Focus on designing the page in a way that people can easily see the correct actions to takeemphasize correct actions and de-emphasize incorrect ones.

Here’s an example of this. Emphasizing the main action, de-emphasizing the secondary action, and making them look different:


Seeing errors

Once something has gone wrong, you need to make sure people know that it has happened.

You can do this by understanding where the person is looking, and putting the error message right there, or if the error is somewhere where they're not looking, changing the focus of the page to where the error is, and putting the message there.

Also, make sure the error message is easy to spot. You can use color, weight, and iconography to make sure people can see it. But don’t use color alone, as some people won’t see color.

In this case, the user would be looking at the signup button, and the error message should be close enough that they would see it:

But if it was on a really long form, I’d scroll to where the first error is. I can’t tell you how many times I’ve hit a submit button, but nothing has happened, I sit there staring at the screen, and eventually, realize that there is an error in a field that’s completely out of view.

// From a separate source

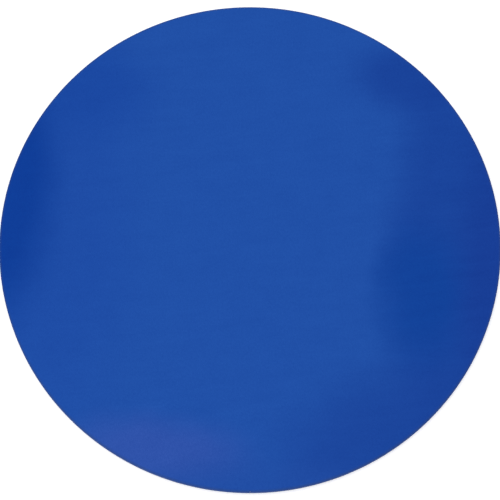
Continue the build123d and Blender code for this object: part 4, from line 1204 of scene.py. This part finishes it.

One way of helping people see an error is to validate the field just after they have completed filling it in: where you can check basic things like format and flag an error straight away.

Their eyes are still right there and they'll see it straight away. But don’t do this until they have finished filling in the field and moved out of it. I hate being told my email address is wrong when I haven’t finished typing it. Just let me finish my work before telling me I’ve done it wrong!


Recovering from errors

To help people recover from the error, make sure you explain what went wrong and what to do about it.

The first time I went to this website, the error here said to adjust my browser settings, with no information about what that actually meant. I literally couldn't recover from the error as I didn't know what I was meant to do.

Of course, when I went to take a screenshot of it for the article, they’d updated it and at least included a link to a page of instructions, but those instructions are really confusing — I ended up just using a different browser.

It can sometimes be difficult to explain what might have happened as lots of things can happen, but you still need to be able to do it – otherwise, people can’t recover from the error.

Use plain language, explain the problem, and put the instruction right where the error occurred.


Summary

Whenever you’re designing, always think about the 3 parts of error management, and make sure you design deliberately for each:

  1. Help people avoid errors in the first place with good design and good usability principles.
  2. Help people see the error by putting the message near where they're looking, or if the error is not where they are looking, moving it to where the error is.
  3. Help them understand what's happened and give them good instructions on how to recover from it.